Kota Medan, Kota (Tak) Berseni?


Kota Medan menggeliat tajam. Wajah kota lama hampir hilang sementara bangunan baru yang kosmopolit bermunculan. Jalanan dan gedung pun penuh dengan billboard. Sayang, ruang publik masih minim. Kota tak berseni?

* * *
Tak terlalu susah untuk mencari daerah kumuh di Medan. Datanglah ke kawasan pinggir kota Medan. Misalnya jalan-jalan ke Jalan Bakti atau Arif Rahman Hakim sekarang. Di sepanjang jalan itu, sampai ke jalan Aksara, ada tiga pajak atau pasar, pasar bakti, pasar sukaramai, dan pasar aksara (plus pajak bengkok). Duh, dari tiga pasar utama di sepanjang jalanan itu, terlihat pasar sukaramai-lah yang paling kumuh. Namun, jangan menghina dulu. Pasalnya, tuh pasar juga yang paling ramai pengunjungnya. Bila pakai logika sederhana, maka pasar itu yang paling tinggi omzet penjualannya. Data pastinya, bisa Anda dapatkan pada Dinas Pendapatan atau pun PD Pasar Medan (kalau mereka punya).

Untuk arsitek bangunan di sepanjang jalan itu, dominasi rumah toko (ruko) terlihat jelas. Seakan-akan, tidak ada arsitek di kota ini yang mampu membuat bangunan selain dalam bentuk ruko. Yang membuat kesan lebih sumuk adalah jaringan kabel listrik. Untungnya, masih ada pulau jalan yang ditumbuhi pohon. Suasana sedikit hijau dan teduh walau tidak bisa menghilangkan asap knalpot kendaraan dan debu beterbangan.

Pulobrayan Kota Medan

Pemandangan yang juga “keren” terlihat di Brayan. Sebagai salah satu titik dari jalur distribusi logistik jaman dulu (jalur Kesultanan Deli dari Labuhan – Kesawan – Istana Maimun – Deli Tua), lihatlah betapa semrawutnya “sub kota” itu. Sebagai perempatan (bahasa Medan-nya persimpangan) besar, jalan yang berkapasitas empat kendaraan itu, terasa sempit. Ratusan Pedagang kaki lima yang menggelar dagagannya di bahu dan pinggir jalan itu masih ditingkahi oleh jubelan angkutan kota yang juga ngetem di pinggir jalan. Jalan layang yang menjadi trade mark Brayan (dan hanya satu-satunya di kota Medan) yang semula dimaksud untuk mengurangi kepadatan lalu lintas di daerah itu, anehnya justru kelihatan semakin mempersempit jalan. Dari segi estetik? Wah, jangan bandingkan dengan jalan layang Semanggi di kota Metropolitan Jakarta yang terkenal itu. Agaknya, masyarakat kota Medan perlu menggigit jari kalau mengharapkan segi fungsional dan estetik dari jalan layang yang jaraknya beberapa ratus meter dan dikerjakan bertahun-tahun itu.
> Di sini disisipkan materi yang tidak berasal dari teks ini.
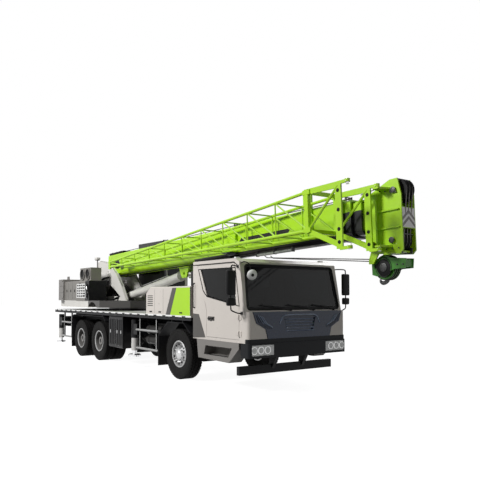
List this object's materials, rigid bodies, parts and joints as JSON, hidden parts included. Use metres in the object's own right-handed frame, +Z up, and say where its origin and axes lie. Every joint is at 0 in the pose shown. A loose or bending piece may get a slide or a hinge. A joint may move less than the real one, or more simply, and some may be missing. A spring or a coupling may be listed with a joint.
{
  "type": "mobile crane",
  "caption": "Truck crane on a road carrier: driver cab, slewing upper works with operator cab, telescopic boom, luffing cylinder, lattice jib beside the boom, outriggers and hook block.",
  "frame": {"origin": "centre of the bounding box at ground level, on the wheels at rest", "axes": "+X forward, +Y left, +Z up; the boom is stowed forward along +X"},
  "size_m": [13.0732, 3.2, 3.6387],
  "materials": {
    "lime_paint": "satin",
    "beige_paint": "gloss",
    "light_grey_paint": "satin",
    "dark_grey_paint": "satin",
    "black_paint": "satin",
    "navy_plastic": "gloss",
    "black_plastic": "matt",
    "deck_aluminium": "brushed",
    "bare_steel": "ground",
    "rod_chrome": "bright",
    "tyre_rubber": "matt",
    "seat_fabric": "woven",
    "window_glass": "clear",
    "lamp_lens": "clear",
    "wheel_silver": "satin"
  },
  "bodies": {
    "carrier": {"carrier_frame": "black_paint", "boom_rest": "dark_grey_paint", "tow_clevis": "black_paint", "deck": "deck_aluminium", "side_covers": "beige_paint", "engine": "dark_grey_paint", "axles": "black_paint", "mudguards": "black_plastic", "lockers_and_guards": "dark_grey_paint", "cab_shell": "beige_paint", "cab_glass": "window_glass", "cab_fascia": "navy_plastic", "cab_interior": "seat_fabric", "front_bumper": "dark_grey_paint", "lamps": "lamp_lens", "mirrors": "black_plastic"},
    "superstructure": {"turntable": "light_grey_paint", "counterweight": "light_grey_paint", "winches": "dark_grey_paint", "machinery_covers": "light_grey_paint", "operator_cab": "light_grey_paint", "operator_glass": "window_glass", "operator_seat": "seat_fabric"},
    "operator_door": {"operator_door": "light_grey_paint", "operator_door_glass": "window_glass"},
    "luff_barrel": {"luff_barrel": "light_grey_paint"},
    "luff_rod": {"luff_rod": "rod_chrome"},
    "boom_base": {"boom_base": "lime_paint"},
    "boom_section_2": {"boom_section_2": "lime_paint"},
    "boom_section_3": {"boom_section_3": "lime_paint"},
    "boom_head": {"boom_head": "lime_paint", "head_sheaves": "black_plastic"},
    "jib": {"jib": "lime_paint"},
    "hook_block": {"hook_block": "dark_grey_paint"},
    "cab_door_right": {"cab_door_right": "beige_paint", "door_glass_right": "window_glass"},
    "steer_right": {"knuckle_right": "black_paint"},
    "wheel_front_right": {"tyre_front_right": "tyre_rubber", "rim_front_right": "wheel_silver"},
    "wheel_mid_right": {"tyre_mid_right": "tyre_rubber", "rim_mid_right": "dark_grey_paint"},
    "wheel_rear_right": {"tyre_rear_right": "tyre_rubber", "rim_rear_right": "dark_grey_paint"},
    "beam_front_right": {"outrigger_front_right": "light_grey_paint"},
    "jack_front_right": {"jack_front_right": "rod_chrome"},
    "beam_rear_right": {"outrigger_rear_right": "light_grey_paint"},
    "jack_rear_right": {"jack_rear_right": "rod_chrome"},
    "cab_door_left": {"cab_door_left": "beige_paint", "door_glass_left": "window_glass"},
    "steer_left": {"knuckle_left": "black_paint"},
    "wheel_front_left": {"tyre_front_left": "tyre_rubber", "rim_front_left": "wheel_silver"},
    "wheel_mid_left": {"tyre_mid_left": "tyre_rubber", "rim_mid_left": "dark_grey_paint"},
    "wheel_rear_left": {"tyre_rear_left": "tyre_rubber", "rim_rear_left": "dark_grey_paint"},
    "beam_front_left": {"outrigger_front_left": "light_grey_paint"},
    "jack_front_left": {"jack_front_left": "rod_chrome"},
    "beam_rear_left": {"outrigger_rear_left": "light_grey_paint"},
    "jack_rear_left": {"jack_rear_left": "rod_chrome"}
  },
  "joints": [
    {"name": "steer_right", "type": "hinge", "parent": "carrier", "child": "steer_right", "pos_m": [1.56332, -0.82, 0.54], "axis": [0, 0, 1], "range_deg": [-35, 35]},
    {"name": "wheel_front_right_spin", "type": "hinge", "parent": "steer_right", "child": "wheel_front_right", "pos_m": [1.56332, -1.075, 0.54], "axis": [0, 1, 0], "continuous": true},
    {"name": "wheel_mid_right_spin", "type": "hinge", "parent": "carrier", "child": "wheel_mid_right", "pos_m": [-2.76168, -0.91, 0.54], "axis": [0, 1, 0], "continuous": true},
    {"name": "wheel_rear_right_spin", "type": "hinge", "parent": "carrier", "child": "wheel_rear_right", "pos_m": [-4.11168, -0.91, 0.54], "axis": [0, 1, 0], "continuous": true},
    {"name": "cab_door_right_hinge", "type": "hinge", "parent": "carrier", "child": "cab_door_right", "pos_m": [3.76632, -1.2655, 1.6], "axis": [0, 0, 1], "range_deg": [0, 70]},
    {"name": "beam_front_right_slide", "type": "slide", "parent": "carrier", "child": "beam_front_right", "axis": [0, -1, 0], "range_m": [0, 1.86]},
    {"name": "jack_front_right_slide", "type": "slide", "parent": "beam_front_right", "child": "jack_front_right", "axis": [0, 0, -1], "range_m": [0, 0.55]},
    {"name": "beam_rear_right_slide", "type": "slide", "parent": "carrier", "child": "beam_rear_right", "axis": [0, -1, 0], "range_m": [0, 1.86]},
    {"name": "jack_rear_right_slide", "type": "slide", "parent": "beam_rear_right", "child": "jack_rear_right", "axis": [0, 0, -1], "range_m": [0, 0.55]},
    {"name": "steer_left", "type": "hinge", "parent": "carrier", "child": "steer_left", "pos_m": [1.56332, 0.82, 0.54], "axis": [0, 0, 1], "range_deg": [-35, 35]},
    {"name": "wheel_front_left_spin", "type": "hinge", "parent": "steer_left", "child": "wheel_front_left", "pos_m": [1.56332, 1.075, 0.54], "axis": [0, 1, 0], "continuous": true},
    {"name": "wheel_mid_left_spin", "type": "hinge", "parent": "carrier", "child": "wheel_mid_left", "pos_m": [-2.76168, 0.91, 0.54], "axis": [0, 1, 0], "continuous": true},
    {"name": "wheel_rear_left_spin", "type": "hinge", "parent": "carrier", "child": "wheel_rear_left", "pos_m": [-4.11168, 0.91, 0.54], "axis": [0, 1, 0], "continuous": true},
    {"name": "cab_door_left_hinge", "type": "hinge", "parent": "carrier", "child": "cab_door_left", "pos_m": [3.76632, 1.2655, 1.6], "axis": [0, 0, -1], "range_deg": [0, 70]},
    {"name": "beam_front_left_slide", "type": "slide", "parent": "carrier", "child": "beam_front_left", "axis": [0, 1, 0], "range_m": [0, 1.86]},
    {"name": "jack_front_left_slide", "type": "slide", "parent": "beam_front_left", "child": "jack_front_left", "axis": [0, 0, -1], "range_m": [0, 0.55]},
    {"name": "beam_rear_left_slide", "type": "slide", "parent": "carrier", "child": "beam_rear_left", "axis": [0, 1, 0], "range_m": [0, 1.86]},
    {"name": "jack_rear_left_slide", "type": "slide", "parent": "beam_rear_left", "child": "jack_rear_left", "axis": [0, 0, -1], "range_m": [0, 0.55]},
    {"name": "slew", "type": "hinge", "parent": "carrier", "child": "superstructure", "pos_m": [-3.33668, 0, 1.4], "axis": [0, 0, 1], "continuous": true},
    {"name": "operator_door_hinge", "type": "hinge", "parent": "superstructure", "child": "operator_door", "pos_m": [-3.02968, 1.2155, 2.4], "axis": [0, 0, 1], "range_deg": [0, 95]},
    {"name": "boom_luff", "type": "hinge", "parent": "superstructure", "child": "boom_base", "pos_m": [-4.13668, 0, 2.5], "axis": [0, -1, 0], "range_deg": [0, 78]},
    {"name": "luff_barrel_pin", "type": "hinge", "parent": "superstructure", "child": "luff_barrel", "pos_m": [-3.28668, 0, 1.8], "axis": [0, -1, 0], "range_deg": [0, 78.58]},
    {"name": "luff_rod_slide", "type": "slide", "parent": "luff_barrel", "child": "luff_rod", "axis": [0.9859, 0, 0.1672], "range_m": [0, 1.3864]},
    {"name": "section_2_slide", "type": "slide", "parent": "boom_base", "child": "boom_section_2", "axis": [0.9994, 0, 0.0349], "range_m": [0, 7.5]},
    {"name": "section_3_slide", "type": "slide", "parent": "boom_section_2", "child": "boom_section_3", "axis": [0.9994, 0, 0.0349], "range_m": [0, 7.5]},
    {"name": "head_slide", "type": "slide", "parent": "boom_section_3", "child": "boom_head", "axis": [0.9994, 0, 0.0349], "range_m": [0, 7.5]},
    {"name": "jib_swing", "type": "hinge", "parent": "boom_head", "child": "jib", "pos_m": [6.19702, -0.35, 2.86086], "axis": [-0.0349, 0, 0.9994], "range_deg": [0, 180]},
    {"name": "hook_swing", "type": "hinge", "parent": "boom_head", "child": "hook_block", "pos_m": [5.89502, 0, 2.34], "axis": [0, -1, 0], "range_deg": [-78, 0]}
  ],
  "couplings": [
    {"joint": "luff_barrel_pin", "follows": "boom_luff", "ratio": 1.0071},
    {"joint": "luff_rod_slide", "follows": "boom_luff", "m_per_rad": 1.0177},
    {"joint": "section_3_slide", "follows": "section_2_slide", "ratio": 1},
    {"joint": "head_slide", "follows": "section_2_slide", "ratio": 1},
    {"joint": "hook_swing", "follows": "boom_luff", "ratio": -1},
    {"joint": "steer_left", "follows": "steer_right", "ratio": 1}
  ]
}
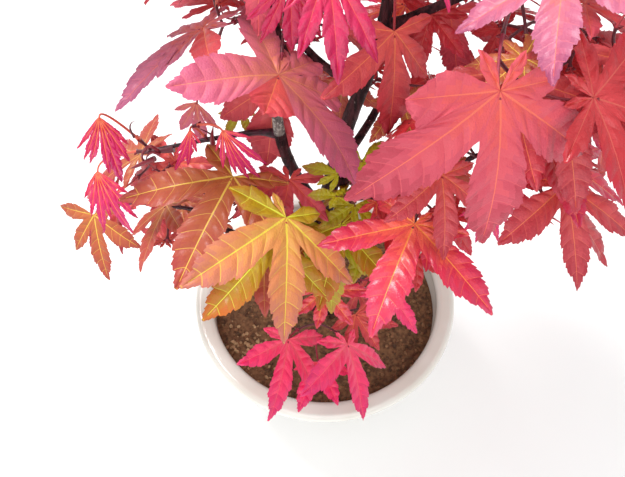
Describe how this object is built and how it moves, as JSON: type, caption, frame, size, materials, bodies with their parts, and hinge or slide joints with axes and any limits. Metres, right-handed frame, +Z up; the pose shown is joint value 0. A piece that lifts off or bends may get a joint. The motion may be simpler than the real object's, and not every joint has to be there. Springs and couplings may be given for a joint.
{
  "type": "maple bonsai in a round pot",
  "caption": "Small maple bonsai in autumn leaf: a slender leaning dark trunk with fine boughs and large lobed leaves, in a deep round white glazed pot of soil.",
  "frame": {"origin": "centre of the pot's flat underside, on the surface that it stands on", "axes": "+Z up along the pot's axis, -Y the tree's front, +X to the viewer's right when facing the front"},
  "size_m": [0.2748, 0.2193, 0.344],
  "materials": {
    "glazed_pot": "gloss",
    "potting_soil": "matte",
    "bark": "matte",
    "leaves_rose": "satin",
    "leaves_scarlet": "satin",
    "leaves_crimson": "satin",
    "leaves_dusty_rose": "satin",
    "leaves_orange": "satin",
    "leaves_russet": "satin",
    "leaves_olive": "satin"
  },
  "bodies": {
    "root": {"pot": "glazed_pot", "soil": "potting_soil", "trunk": "bark", "limb_left": "bark", "side_branch": "bark", "low_shoot": "bark", "front_twig": "bark", "bough_front_left": "bark", "bough_low_left": "bark", "bough_right": "bark", "bough_low_right": "bark", "bough_top_right": "bark", "bough_top_left": "bark", "bough_back_left": "bark", "bough_back_right": "bark", "low_shoot_leaves": "leaves_rose", "centre_green_leaves": "leaves_olive", "front_left_leaves": "leaves_orange", "side_tip_leaves": "leaves_rose", "low_left_leaves": "leaves_russet", "right_front_leaves": "leaves_scarlet", "low_right_leaves": "leaves_crimson", "top_right_leaves": "leaves_dusty_rose", "upper_left_leaves": "leaves_dusty_rose", "crown_leaves": "leaves_rose", "back_left_leaves": "leaves_orange", "back_right_leaves": "leaves_crimson"}
  },
  "joints": []
}
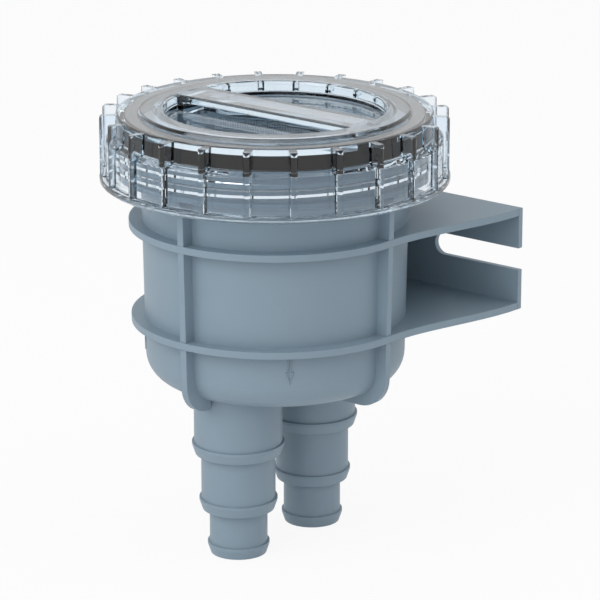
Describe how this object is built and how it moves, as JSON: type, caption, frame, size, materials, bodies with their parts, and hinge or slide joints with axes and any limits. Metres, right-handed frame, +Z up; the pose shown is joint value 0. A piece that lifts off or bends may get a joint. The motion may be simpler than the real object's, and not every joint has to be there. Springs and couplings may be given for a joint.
{
  "type": "bilge pump filter",
  "caption": "Wall-mounted bilge water strainer: ribbed bowl with stepped hose spigots below, a hanging basket and a clear screw-on lid over a seal.",
  "frame": {"origin": "middle of the wall plate's back face, where the filter meets the bulkhead", "axes": "+Y points out of the plate's back face into the wall, +Z up along the bowl's axis towards the lid, +X to the right seen from the front"},
  "size_m": [0.1516, 0.1508, 0.1931],
  "materials": {
    "housing_plastic": "satin moulded blue-grey plastic",
    "clear_plastic": "clear moulded plastic, polished",
    "seal_rubber": "black moulded rubber",
    "basket_plastic": "satin moulded light blue-grey plastic",
    "screen_plastic": "fine woven plastic mesh"
  },
  "bodies": {
    "housing": {"housing": "housing_plastic", "basket": "basket_plastic", "basket_screen": "screen_plastic"},
    "seal": {"lid_seal": "seal_rubber"},
    "lid": {"lid": "clear_plastic"}
  },
  "joints": [
    {"name": "lid_rise", "type": "slide", "parent": "housing", "child": "seal", "axis": [0, 0, 1], "range_m": [0, 0.012]},
    {"name": "lid_turn", "type": "hinge", "parent": "seal", "child": "lid", "pos_m": [0, -0.076, 0], "axis": [0, 0, 1], "range_deg": [0, 720]}
  ],
  "couplings": [
    {"joint": "lid_rise", "follows": "lid_turn", "m_per_rad": 0.0009549}
  ]
}
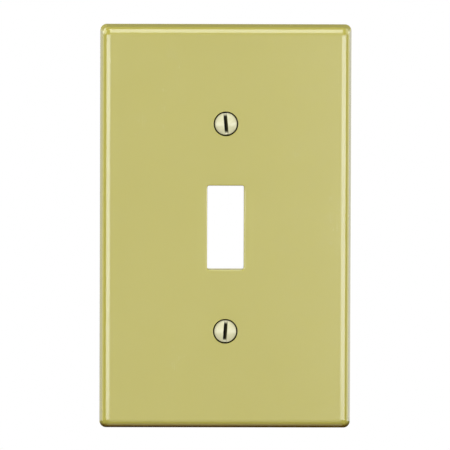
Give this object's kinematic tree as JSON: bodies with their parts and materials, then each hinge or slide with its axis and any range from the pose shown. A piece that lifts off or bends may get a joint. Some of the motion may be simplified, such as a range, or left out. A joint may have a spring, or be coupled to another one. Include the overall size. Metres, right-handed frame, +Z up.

Tapi, kawasan kumuh – yang pasti tidak indah itu – tidak cuma di pinggir. Lihat saja di inti kota Medan, kawasan kumuh umumnya terletak di jalur hijau. Misalnya di sepanjang bantaran sungai Deli dan sungai Babura yang membelah kota Medan. Entah bagaimana rencaha pemerintah kota Medan untuk mempermak sungai ini. Mungkin analogi sungai-sungai itu akan seperti keindahan sungai Thames yang membelah kota London, Inggris, masih akan menjadi bayangan untuk beratus tahun kemudian.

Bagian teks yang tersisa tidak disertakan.